Maps will become more immersive, using AI to create a new immersive view for routes that produce a digitally created model of what the route will look like including landmarks. The company’s core Google Search product is also getting an AI refresh, with the ability to directly respond to a query in a conversational way and allow for multi-part queries without follow-up searches.
There will be a “help me write” button in Gmail and Docs. Google gave the example that it could be used to write a reply to an airline asking for a full refund that pulls in flight details from previous emails and using phrasing that gives you the best chance of success.
Image generation is being incorporated into Slides, so the user can type what they want to see and have it generate options in the sidebar that can be pulled into the slide. Sheets will also be able to turn ideas into action points and create text insights from datasets. It can also improve labelling of data to reduce the burden of manual data entry.
Google’s new large language models: PaLM 2 and Gemini
Outside of Bard and generative AI, one of the most important announcements from I/O was the release of PaLM 2 itself, and confirmation Google is working on the next-generation model, codenamed Gemini. This will be fully multi-modal, meaning it has the ability to take a range of media as input and output a similarly diverse selection of formats.
PaLM 2 is being made available as an API to Google Cloud users, along with other enterprise-friendly updates including a dedicated coding model, an image generation model trained on traceable data, and a speech-to-text model.
Google has also fine-tuned PaLM 2 to work better across multiple languages and with coding, giving an example of a multinational project where developers need comments in different languages. One coder can write a function, send it to a colleague in another country and have PaLM 2 add comments in their colleague’s native language to explain how it works.
It has been trained to pass language proficiency exams at a “mastery” level across 100 languages. Google claims it can engage in these languages using nuance including idioms, poems and riddles. It has also been giving more reasoning capabilities, training on scientific papers with mathematical expressions. This, says Google, gives it the ability to show logic, common sense reasoning and mathematical abilities.
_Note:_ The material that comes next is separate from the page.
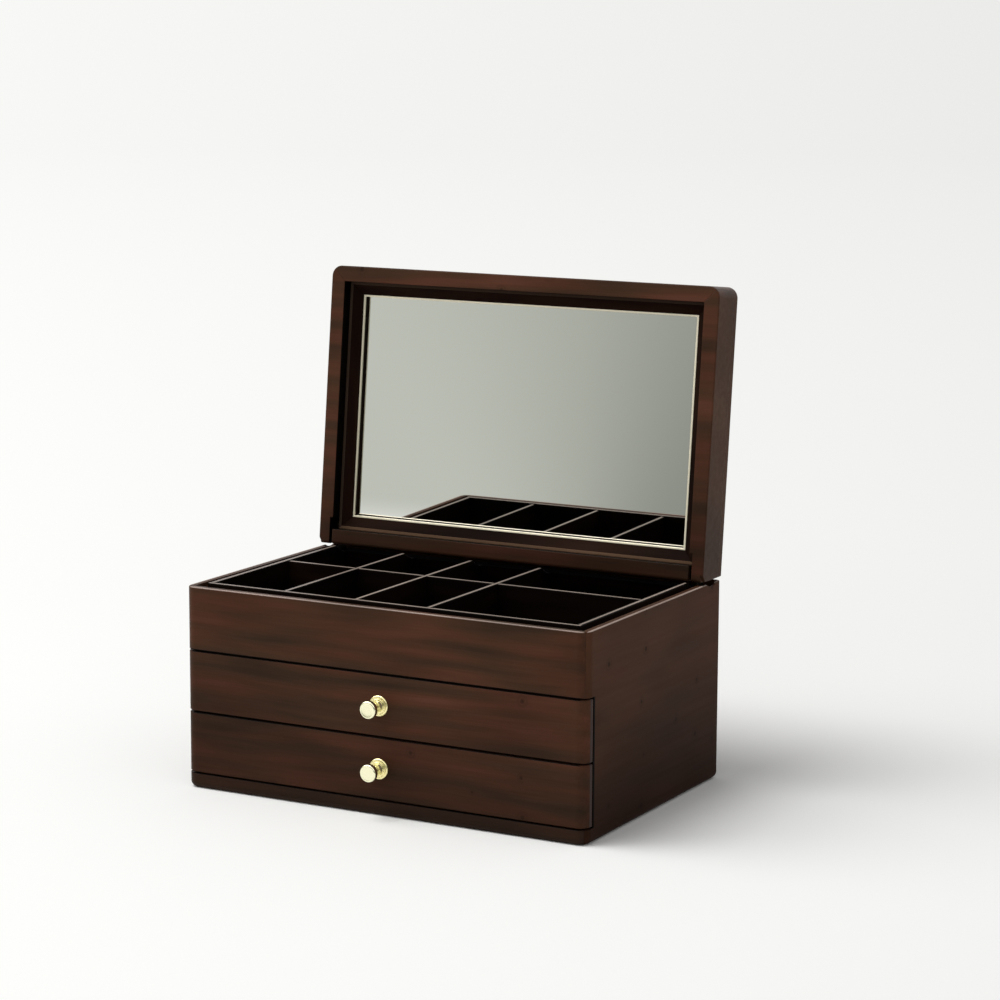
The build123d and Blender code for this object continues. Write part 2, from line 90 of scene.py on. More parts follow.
# the share of a surface that lies between two places in mm on each named axis, 1 or 0
def bandShare(tree, axes, reaches):
    share = None
    for axis, (low, high) in reaches.items():
        within = addNode(
            tree,
            "ShaderNodeMath",
            {0: axes.outputs[axis], 1: (low + high) / 2 * mm, 2: (high - low) / 2 * mm},
            operation="COMPARE",
        )
        if share is not None:
            within = addNode(tree, "ShaderNodeMath", {0: share, 1: within}, operation="MULTIPLY")
        share = within
    return share


# Pine planed smooth, stained dark walnut and sprayed with satin lacquer. The stain lies
# unevenly, so soft reddish and almost black patches follow the grain, the small knots stay
# darker, and the lacquer is dull from the front but shines at a glancing angle. Sizes in mm.
stain = {
    "patches": [
        (0.25, "#33251b"),
        (0.39, "#3e2b1f"),
        (0.51, "#462d20"),
        (0.64, "#4f3023"),
        (0.80, "#563529"),
    ],
    "patchWidth": 11.0,  # across the grain
    "patchLength": 95.0,  # along it
    "cloudWidth": 60.0,
    "cloudLength": 96.0,
    "cloudLevels": (0.80, 1.14),
    "streakWidth": 3.2,
    "streakLength": 120.0,
    "streakDepth": 0.075,
    "fibreWidth": 0.8,  # real fibres are finer: drawn this coarse so that they show
    "fibreLength": 30.0,
    "fibreDepth": 0.045,
    "waveLength": 140.0,
    "waveHeight": 3.0,
    "knotSpacing": 34.0,
    "knotChance": 0.30,  # share of the cells that hold one
    "knotRadius": 2.4,
    "knotGrowth": 2.2,  # the largest knot against the smallest
    "knotRings": [  # how far the knot's colour covers the stain, from the core outwards
        (0.0, "#e0e0e0"),
        (0.25, "#b8b8b8"),
        (0.45, "#303030"),
        (0.68, "#7c7c7c"),
        (1.0, "#000000"),
    ],
    "knot": "#21160f",
    # pale painted highlight on upward edges
    "paintedHighlight": "#a7958b",
    "roughness": 0.38,
    "roughnessSpread": 0.05,
    "ior": 1.12,  # thin lacquer on open grain, which shines far less than a thick coat
    "edgeRadius": 1.0,
    "poreDepth": 0.04,
}
grainStep = (0.137, 0.211, 0.173)  # m between the places in the tree that two boards are cut from
usualNoise = {"From Min": 0.3, "From Max": 0.7}  # nearly all of a noise lies between these
facingCosines = {"From Min": 0.92, "From Max": 0.97}  # within 23 to 14 degrees of a direction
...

Beyond coding and language, PaLM 2 has been further tuned for medical knowledge and even on best practices in cybersecurity for use in securing cloud environments.
“This fine-tuning achieved a 9X reduction in inaccurate reasoning when compared to the base model, approaching the performance of clinician experts who answered the same set of questions,” declared CEO Sundar Pichai. “In fact, Med-PaLM 2 was the first language model to perform at “expert” level on medical licensing exam-style questions, and is currently the state of the art.”
The company also unveiled Gemini, the next-generation large language model. “We’re already at work on Gemini,” declared Zoubin Ghahramani, vice president, Google DeepMind, the British AI research unit recently fully integrated with Google’s AI team.
He did not offer any timescales on when the system might emerge, but said it would be “created from the ground up to be multimodal, highly efficient at tool and API integrations, and built to enable future innovations, like memory and planning.”
It is still at the training stage but comes with capabilities not seen in any previous Google model, according to Ghahramani, who says it will need to be fully tested for safety before being deployed, but once ready will replace PaLM 2 as the engine inside Google products.